Those who want to determine whether surfing should be in the Olympics should look at how freeskiing’s entry has shaped the sport. In my opinion, the Olympics only added another major competition to what had become a podium dominated subculture of the sport. So while the Olympics may have made training a more serious matter, it only affected the athletes that we’re already dedicated to standing on podiums.
Now let’s be clear: I am not a professional skier nor have I flirted with the opportunity. I am just a fan of the sport who has formed these opinions based off of what’s available on television and the internet.
I’m not saying that those who believe surfing should not be in the Olympics are wrong. Instead, I believe that if you look freeskiing, it was already at a place where athletes we’re training year-round to win competitions. So the sport’s entry into the Olympics did not drastically change it for the worse, it just gave those athletes a further opportunity to achieve success. If surfing is likewise at a place where a significant portion of athletes are primarily focused on heats and contests and scores and standings, those athletes deserve the opportunity to take their talents to the sports world’s biggest stage.

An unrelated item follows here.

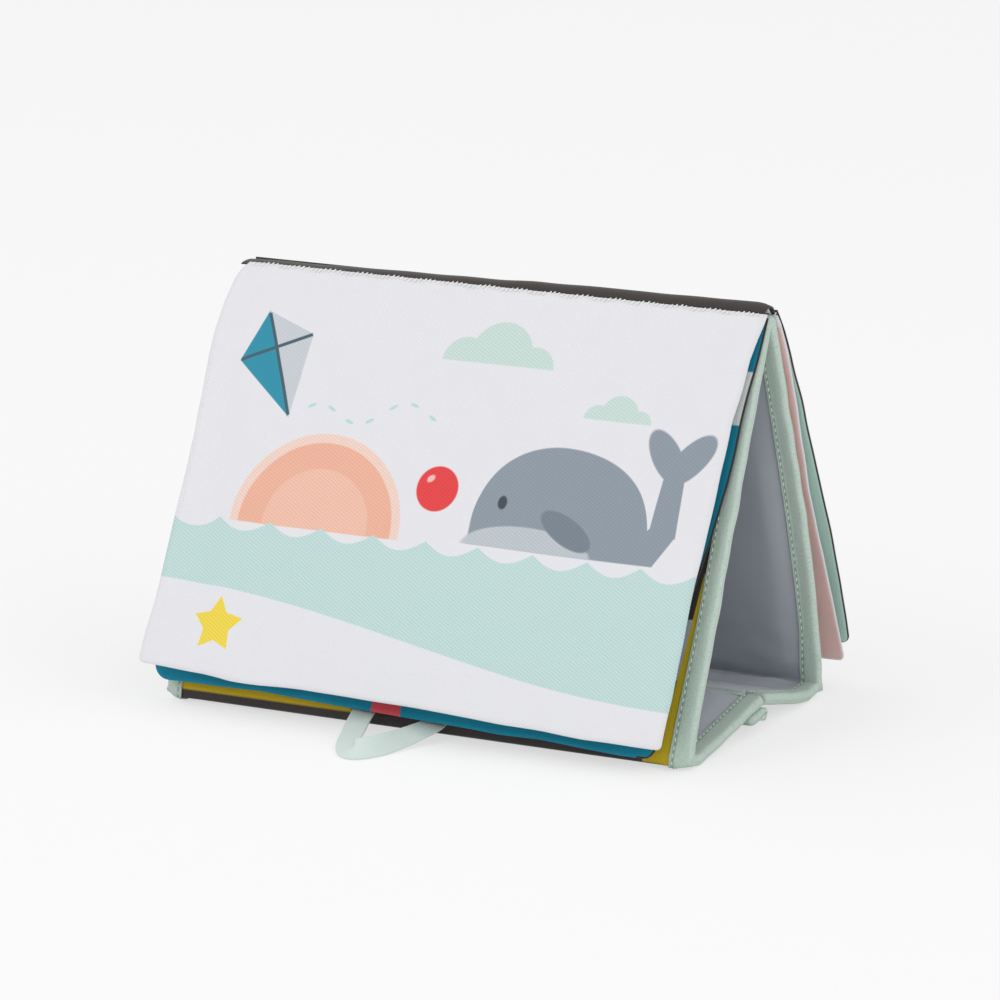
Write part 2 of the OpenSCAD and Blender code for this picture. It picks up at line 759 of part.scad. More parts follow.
module whale_body() {
    polygon([for (i = [0:40]) let (t = 180 * i / 40)
        [whale_l / 2 * cos(t) * (t < 90 ? 1 : 0.86), whale_h * pow(sin(t), 0.7)]]);
    polygon([[whale_l * 0.33, 0], [whale_l * 0.5, whale_h * 0.35], [whale_l * 0.52, whale_h * 0.82],
             [whale_l * 0.63, whale_h * 0.82], [whale_l * 0.64, whale_h * 0.3], [whale_l * 0.55, 0]]);
    translate([whale_l * 0.58, whale_h * 0.86]) for (s = [-1, 1]) rotate(s * 38)
        translate([0, whale_h * 0.2]) polygon(oval(whale_h * 0.14, whale_h * 0.3));
}

// The whale's fin and eye, in the darker grey.
module whale_fin() {
    translate([whale_l * 0.07, whale_h * 0.23]) rotate(-28) polygon(oval(whale_l * 0.155, whale_h * 0.125));
    translate([-whale_l * 0.28, whale_h * 0.42]) circle(r = whale_h * 0.05, $fn = 24);
}

module print_whale() {
    color(whale_grey) on_cover() translate([whale_x, whale_z]) difference() {
        whale_body();
        whale_fin();
    }
}

module print_fin() {
    color(fin_grey) on_cover() translate([whale_x, whale_z]) whale_fin();
}

// A kite with a long tail.
module print_kite() {
    color(teal) on_cover() translate([kite_x, -kite_drop]) rotate(24)
        polygon([[0, kite_h * 0.42], [kite_h * 0.36, kite_h * 0.08], [0, -kite_h * 0.58],
                 [-kite_h * 0.36, kite_h * 0.08]]);
}

module print_lines() {
    step = kite_h * 0.096;
    tail = [for (i = [0:14]) [kite_x + kite_h * 0.3 + i * step,
                              -kite_drop - kite_h * 0.5 + step * sin(i * 42) + i * step * 0.11]];
    color(fin_grey) on_cover() for (i = [1:2:13]) {
        d = tail[i] - tail[i - 1];
        translate(tail[i - 1]) rotate(atan2(d[1], d[0])) translate([0, -step * 0.15])
            square([step * 0.9, step * 0.3]);
    }
}

module print_star() {
    color(yellow) on_cover() translate([star_x, cover_low + star_rise])
        polygon([for (i = [0:9]) let (r = i % 2 == 0 ? star_r : star_r * 0.55)
            [r * sin(36 * i), r * cos(36 * i)]]);
}

module print_ball() {
    color(red) on_cover() translate([ball_x, cover_low + sea_level + ball_rise])
        circle(r = ball_r, $fn = 48);
}

front_wall_cloth();
rear_wall_cloth();
front_flap_cloth();
rear_flap_cloth();
lining();
front_wall_board();
rear_wall_board();
front_flap_board();
rear_flap_board();
right_binding();
left_binding();
front_flap_binding();
rear_flap_binding();
closure_lip();
hook_strip();
loop_strip();
binding_tail();
pull_loop();
ridge_seam();
spine_strip();
front_leaf_face();
front_leaf_back();
rear_leaf_face();
rear_leaf_back();
front_cover_face();
front_cover_back();
rear_cover_face();
rear_cover_back();
wall_yellow();
wall_lavender();
leaf_coral();
leaf_white();
print_sea();
print_sun();
print_clouds();
print_whale();
print_fin();
print_kite();
print_lines();
print_star();
print_ball();
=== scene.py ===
# A fold-out cloth baby book that stands as a tent: its looks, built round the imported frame.
import json
import math
import bpy
import numpy as np
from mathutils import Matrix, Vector


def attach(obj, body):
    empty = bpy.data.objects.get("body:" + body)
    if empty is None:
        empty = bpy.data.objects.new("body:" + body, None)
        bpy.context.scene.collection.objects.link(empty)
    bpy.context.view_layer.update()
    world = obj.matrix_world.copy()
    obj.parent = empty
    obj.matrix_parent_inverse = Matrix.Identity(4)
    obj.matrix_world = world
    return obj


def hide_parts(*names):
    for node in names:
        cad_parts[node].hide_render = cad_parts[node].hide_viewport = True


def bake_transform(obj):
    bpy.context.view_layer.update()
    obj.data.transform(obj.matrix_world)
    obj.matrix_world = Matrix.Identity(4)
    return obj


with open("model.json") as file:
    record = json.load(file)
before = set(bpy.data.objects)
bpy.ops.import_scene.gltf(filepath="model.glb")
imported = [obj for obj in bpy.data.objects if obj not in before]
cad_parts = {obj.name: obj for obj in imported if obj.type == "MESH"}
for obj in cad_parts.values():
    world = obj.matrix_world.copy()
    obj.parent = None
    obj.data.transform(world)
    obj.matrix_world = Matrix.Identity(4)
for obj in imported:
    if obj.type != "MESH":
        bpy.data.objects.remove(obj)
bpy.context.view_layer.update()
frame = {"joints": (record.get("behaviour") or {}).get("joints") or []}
scene = bpy.context.scene
joints = {joint["name"]: joint for joint in frame["joints"]}

cameraView = {
    "azimuth": 27.28, "elevation": 13.56, "distance": 2.425, "lens": 212.75,
    "target": (0.00009, 0.02318, 0.08117),
}


def linked(name, data):
    piece = bpy.data.objects.new(name, data)
    scene.collection.objects.link(piece)
    return piece


def addCamera(view):
    turn, rise = math.radians(view["azimuth"]), math.radians(view["elevation"])
    back = Vector((math.sin(turn) * math.cos(rise), -math.cos(turn) * math.cos(rise), math.sin(rise)))
    data = bpy.data.cameras.new("camera")
    data.lens, data.sensor_width = view["lens"], 36
    data.clip_start, data.clip_end = 0.1, 40
    camera = linked("camera", data)
    camera.location = Vector(view["target"]) + back * view["distance"]
    camera.rotation_euler = (-back).to_track_quat("-Z", "Y").to_euler()
    scene.camera = camera


addCamera(cameraView)
print("camera set")

# Sizes of the tent in mm, as in the CAD source: y and z here are measured from the ridge's own
# line, with the front at -y, and place() moves them to the frame.
tent = {
    "halfWidth": 120, "ridgeHeight": 172.2, "frontReach": 73.9, "rearReach": 54.8,
    "frontFoot": 11, "rearFoot": 14, "frontBend": 3, "rearBend": 4.2, "ridgeBend": 2.6, "liftBend": 12,
    "frontFlapEnd": 6, "frontFlapRise": 10.2, "flapJoint": 1.2, "rearFlapRise": 10.4,
    "rearBow": 3.6, "leftFootRoll": 3.4, "rightFootRoll": 1.8, "rearFootRoll": 2.2,
    "frontCorner": 0.45, "rearCorner": 0.85,
    "board": 2.2, "cloth": 0.7, "tape": 0.5, "tapeWidth": 9, "gap": 0.3,
}
skin = tent["board"] / 2 + tent["cloth"]  # half thickness of a wall without its tape
bound = skin + tent["tape"]
footZ = bound
ridge = np.array([0, tent["ridgeHeight"]])
frontFold = np.array([-tent["frontReach"], footZ])
rearFold = np.array([tent["rearReach"], footZ])
frontLift = frontFold + [tent["frontFoot"], 0]
rearLift = rearFold - [tent["rearFoot"], 0]
frontEnd = np.array([-tent["frontFlapEnd"], footZ + tent["frontFlapRise"]])
rearEnd = np.array([-tent["frontFlapEnd"] + 2 * tent["tape"] + tent["flapJoint"], footZ + tent["rearFlapRise"]])
frontLean = math.atan(tent["frontReach"] / (tent["ridgeHeight"] - footZ))
rearLean = math.atan(tent["rearReach"] / (tent["ridgeHeight"] - footZ))


def unit(v):
    return v / np.linalg.norm(v)


def leftOf(v):
    return np.array([-v[1], v[0]])


# Distances along a line of points from its start.
def runAlong(points):
    return np.concatenate([[0], np.cumsum(np.linalg.norm(np.diff(points, axis=0), axis=1))])


# Unit directions along a line of points.
def headings(points):
    ahead = np.gradient(points, axis=0)
    return ahead / np.linalg.norm(ahead, axis=1, keepdims=True)


# Points and outward normals round one fold of the strip.
def foldPlaces(a, p, b, radius, steps=16):
    u, w = unit(p - a), unit(b - p)
    angle = math.atan2(u[0] * w[1] - u[1] * w[0], u @ w)
    side = math.copysign(1, angle)
    start = p - u * radius * math.tan(abs(angle) / 2)
    centre = start + leftOf(u) * radius * side
    spoke = start - centre
    places = []
    for i in range(steps + 1):
        c, s = math.cos(angle * i / steps), math.sin(angle * i / steps)
        turned = np.array([spoke[0] * c - spoke[1] * s, spoke[0] * s + spoke[1] * c])
        places.append((centre + turned, unit(turned) * -side))
    return places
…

Tetsuhiko Endo’s take on the subject brings up valid points that I cannot speak to because I do not fully understand the state of surfing. In regards to his take on snowboarding, I don’t know when snowboarding entered the Olympics. But I do know that the trend that makes snowboarding unappealing in his mind has already happened to skiing — i.e. guys who wear “baggy sloppettes [who] try to squeeze in one more quarter rotation ever year.” You can thank the X Games for that phenomenon in skiing. So if certain athletes already exist in a competition-driven space, why not give them the chance to stand on an Olympic podium?

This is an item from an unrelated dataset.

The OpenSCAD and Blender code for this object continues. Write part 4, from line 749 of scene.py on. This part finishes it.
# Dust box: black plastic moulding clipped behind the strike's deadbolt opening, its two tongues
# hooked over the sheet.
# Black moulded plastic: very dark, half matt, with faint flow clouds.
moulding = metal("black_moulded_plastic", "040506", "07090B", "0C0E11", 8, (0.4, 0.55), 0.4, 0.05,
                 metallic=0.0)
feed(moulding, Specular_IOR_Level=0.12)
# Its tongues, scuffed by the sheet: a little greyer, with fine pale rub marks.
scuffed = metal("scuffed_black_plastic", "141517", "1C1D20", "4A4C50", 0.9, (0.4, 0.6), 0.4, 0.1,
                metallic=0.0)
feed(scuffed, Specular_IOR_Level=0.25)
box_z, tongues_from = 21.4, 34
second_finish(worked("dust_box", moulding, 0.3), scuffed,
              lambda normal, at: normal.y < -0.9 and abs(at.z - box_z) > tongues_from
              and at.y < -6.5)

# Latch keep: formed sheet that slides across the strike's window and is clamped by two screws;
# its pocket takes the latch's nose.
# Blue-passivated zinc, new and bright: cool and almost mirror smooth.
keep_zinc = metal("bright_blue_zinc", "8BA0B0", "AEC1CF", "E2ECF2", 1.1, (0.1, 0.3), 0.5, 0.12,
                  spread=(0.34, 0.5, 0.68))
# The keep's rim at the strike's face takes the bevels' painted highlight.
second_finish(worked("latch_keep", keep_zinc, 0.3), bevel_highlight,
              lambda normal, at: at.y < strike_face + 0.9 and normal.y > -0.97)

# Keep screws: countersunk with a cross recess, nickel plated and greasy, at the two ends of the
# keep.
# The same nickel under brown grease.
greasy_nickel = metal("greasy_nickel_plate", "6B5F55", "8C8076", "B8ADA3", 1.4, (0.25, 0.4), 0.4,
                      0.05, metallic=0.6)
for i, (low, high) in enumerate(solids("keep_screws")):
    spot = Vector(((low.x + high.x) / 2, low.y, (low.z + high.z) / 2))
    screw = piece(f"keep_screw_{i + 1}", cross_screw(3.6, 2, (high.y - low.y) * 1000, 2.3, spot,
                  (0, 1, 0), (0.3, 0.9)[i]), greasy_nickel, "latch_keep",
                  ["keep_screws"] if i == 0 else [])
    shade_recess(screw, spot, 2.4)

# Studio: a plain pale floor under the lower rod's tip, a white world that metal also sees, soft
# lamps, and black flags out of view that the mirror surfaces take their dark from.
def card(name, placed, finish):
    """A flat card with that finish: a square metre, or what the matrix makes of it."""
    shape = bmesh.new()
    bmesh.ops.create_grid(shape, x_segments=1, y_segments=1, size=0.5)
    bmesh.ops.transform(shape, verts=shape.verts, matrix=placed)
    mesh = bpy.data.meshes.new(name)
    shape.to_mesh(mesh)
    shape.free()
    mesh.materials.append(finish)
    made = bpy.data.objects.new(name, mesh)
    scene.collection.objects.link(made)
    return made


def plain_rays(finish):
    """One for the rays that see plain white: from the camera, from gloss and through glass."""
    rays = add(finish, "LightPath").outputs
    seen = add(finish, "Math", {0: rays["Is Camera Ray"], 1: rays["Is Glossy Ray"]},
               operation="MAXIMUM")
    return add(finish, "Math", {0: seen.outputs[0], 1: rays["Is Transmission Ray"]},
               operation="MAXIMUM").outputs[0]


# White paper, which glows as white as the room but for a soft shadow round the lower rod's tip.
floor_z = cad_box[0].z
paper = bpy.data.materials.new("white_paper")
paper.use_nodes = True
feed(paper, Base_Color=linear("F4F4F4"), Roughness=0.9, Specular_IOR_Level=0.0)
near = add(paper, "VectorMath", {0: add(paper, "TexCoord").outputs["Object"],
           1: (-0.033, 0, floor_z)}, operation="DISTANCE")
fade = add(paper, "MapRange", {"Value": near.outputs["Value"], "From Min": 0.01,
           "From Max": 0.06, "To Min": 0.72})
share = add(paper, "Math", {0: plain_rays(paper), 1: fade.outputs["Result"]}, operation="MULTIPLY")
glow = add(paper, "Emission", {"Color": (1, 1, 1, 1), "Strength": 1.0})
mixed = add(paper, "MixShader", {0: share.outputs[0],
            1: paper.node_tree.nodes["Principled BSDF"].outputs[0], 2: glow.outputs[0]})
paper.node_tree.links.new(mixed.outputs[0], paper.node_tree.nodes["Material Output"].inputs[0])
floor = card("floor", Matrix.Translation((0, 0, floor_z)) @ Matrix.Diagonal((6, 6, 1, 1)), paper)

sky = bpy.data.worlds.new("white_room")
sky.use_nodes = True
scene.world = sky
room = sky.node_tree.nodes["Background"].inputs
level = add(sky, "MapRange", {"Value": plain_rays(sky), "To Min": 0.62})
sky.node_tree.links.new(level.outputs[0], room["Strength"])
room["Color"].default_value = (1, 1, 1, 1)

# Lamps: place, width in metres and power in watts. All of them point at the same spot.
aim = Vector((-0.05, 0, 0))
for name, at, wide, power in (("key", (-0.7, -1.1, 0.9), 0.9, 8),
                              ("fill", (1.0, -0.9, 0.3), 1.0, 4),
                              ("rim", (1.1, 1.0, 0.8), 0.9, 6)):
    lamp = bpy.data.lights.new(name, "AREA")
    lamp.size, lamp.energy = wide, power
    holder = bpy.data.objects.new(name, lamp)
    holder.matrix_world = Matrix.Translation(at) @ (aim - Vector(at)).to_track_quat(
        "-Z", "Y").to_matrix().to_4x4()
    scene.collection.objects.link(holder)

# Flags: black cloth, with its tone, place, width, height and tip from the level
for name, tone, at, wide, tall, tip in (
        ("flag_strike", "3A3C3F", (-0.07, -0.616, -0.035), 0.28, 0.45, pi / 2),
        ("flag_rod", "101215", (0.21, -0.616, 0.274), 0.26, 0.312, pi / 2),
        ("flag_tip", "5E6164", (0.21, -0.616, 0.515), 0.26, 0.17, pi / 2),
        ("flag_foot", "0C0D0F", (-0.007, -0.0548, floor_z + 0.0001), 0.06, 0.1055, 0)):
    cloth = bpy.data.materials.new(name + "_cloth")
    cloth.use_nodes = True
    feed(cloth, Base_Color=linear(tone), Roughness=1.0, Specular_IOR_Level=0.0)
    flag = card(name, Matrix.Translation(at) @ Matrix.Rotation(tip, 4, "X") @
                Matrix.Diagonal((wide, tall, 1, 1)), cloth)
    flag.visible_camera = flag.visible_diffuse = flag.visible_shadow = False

I think if you really want to determine whether you should do it, the surf community should ask the athletes. These are the people who will be undertaking the greatest changes in their lives. They will be moving to “center of excellences” in their respective countries. Those who do so will immediately became representative of a shift in the sport and subject to discrimination. They’ll be subject to drug testing, not just during the Olympics but during the years in which they train on their respective teams.

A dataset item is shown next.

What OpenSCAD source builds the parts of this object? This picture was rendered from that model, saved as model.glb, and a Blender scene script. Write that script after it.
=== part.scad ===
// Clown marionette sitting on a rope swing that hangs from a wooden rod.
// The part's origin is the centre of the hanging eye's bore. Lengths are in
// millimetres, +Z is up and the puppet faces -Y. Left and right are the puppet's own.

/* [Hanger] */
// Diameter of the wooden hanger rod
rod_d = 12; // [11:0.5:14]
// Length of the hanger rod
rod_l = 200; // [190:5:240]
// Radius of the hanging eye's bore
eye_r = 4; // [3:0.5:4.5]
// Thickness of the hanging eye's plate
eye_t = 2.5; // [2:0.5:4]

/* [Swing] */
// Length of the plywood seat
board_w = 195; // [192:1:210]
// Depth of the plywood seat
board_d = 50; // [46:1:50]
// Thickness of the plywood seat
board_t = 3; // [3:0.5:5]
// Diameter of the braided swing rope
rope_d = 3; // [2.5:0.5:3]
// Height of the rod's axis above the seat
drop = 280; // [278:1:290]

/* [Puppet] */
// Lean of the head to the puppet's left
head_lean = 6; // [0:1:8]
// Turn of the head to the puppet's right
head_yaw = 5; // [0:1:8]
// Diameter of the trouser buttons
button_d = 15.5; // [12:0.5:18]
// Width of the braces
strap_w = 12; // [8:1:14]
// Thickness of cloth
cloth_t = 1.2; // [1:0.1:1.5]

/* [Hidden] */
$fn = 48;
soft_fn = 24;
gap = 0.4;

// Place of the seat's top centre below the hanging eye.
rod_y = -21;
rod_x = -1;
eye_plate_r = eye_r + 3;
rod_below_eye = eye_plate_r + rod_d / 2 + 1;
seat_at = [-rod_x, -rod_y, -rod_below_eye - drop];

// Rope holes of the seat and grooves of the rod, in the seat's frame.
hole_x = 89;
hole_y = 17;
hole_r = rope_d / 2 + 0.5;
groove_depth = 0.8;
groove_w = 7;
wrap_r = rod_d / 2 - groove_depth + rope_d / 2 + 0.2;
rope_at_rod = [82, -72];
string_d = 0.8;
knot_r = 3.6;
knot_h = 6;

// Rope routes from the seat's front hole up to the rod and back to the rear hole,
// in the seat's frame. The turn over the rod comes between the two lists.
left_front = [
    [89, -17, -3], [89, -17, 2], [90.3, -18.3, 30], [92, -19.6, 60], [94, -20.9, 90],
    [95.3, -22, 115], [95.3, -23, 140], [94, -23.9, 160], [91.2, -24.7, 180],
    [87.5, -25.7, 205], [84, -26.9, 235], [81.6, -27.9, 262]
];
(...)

I’m guessing that surfing already has a division in the sport. There are the athletes that focus greatly on winning competitions. And there are those that surf for the love of surfing, supported by film segments and other media. The Olympics will surely enhance that division, but staying out of the Olympics will not eliminate it.
Do you really want to rob these guys a chance to win an Olympic gold medal just because it might reinforce an already growing rift in the sport? Just because surfing will be a little less pure by becoming more mainstream?
Vice Sports made a documentary about freeskiing’s entry onto the Olympic stage. It identified a rift in the sport caused by the global games. However, as media outlets tend to do, its piece may have exaggerated tensions. That rift had been brewing for some time before the Olympics, caused in part by the increasing television ratings of the Winter X Games. The Olympics just added wood to the fire.
The skier who won the gold in Slopestyle, Joss Christensen, grew up attending the Winter Sports School in Park City. Much of his youth was dedicated towards practicing the maneuvers that would help win freeskiing events. He was very much on the competition track, and the Olympics just provided him a further level of success and stardom than was available through the X Games. I would imagine there are parallel athletes in surfing, who have spent years training, both in and out of the water, with the goal of winning competitions.
I understand that modern surfing was born out of a rejection of organized sports. High schoolers quit the basketball and baseball teams in order to surf in the afternoons — I get that. But the reality is that surfing has already arrived at a place where competitions are a major part of the sport. The same can be said about freeskiing, which was born out of a rejection of organized racing and mogul teams. The guys who pioneered the freeskiing movement we’re members of those teams and left them in search of more freedom and more progression. Freeskiing in the Olympics meant that X Games athletes were now apart of teams — freeskiing teams. Clearly that marked a return to the same culture that led to the contradictory movement of freeskiing. It makes sense that it is an unattractive notion; it’s irony in its purest form. But the reality is that freeskiing had been moving in that direction, and had arguably completed that transformation, before the Olympics.
If surfing is at the same place where skiing was immediately before its entry into the Olympics, I think the sport is already at a point of no return. If you chose to believe that, then rest assured that the Olympics will only provide the hardest working athletes more gratification and validation for all those man hours.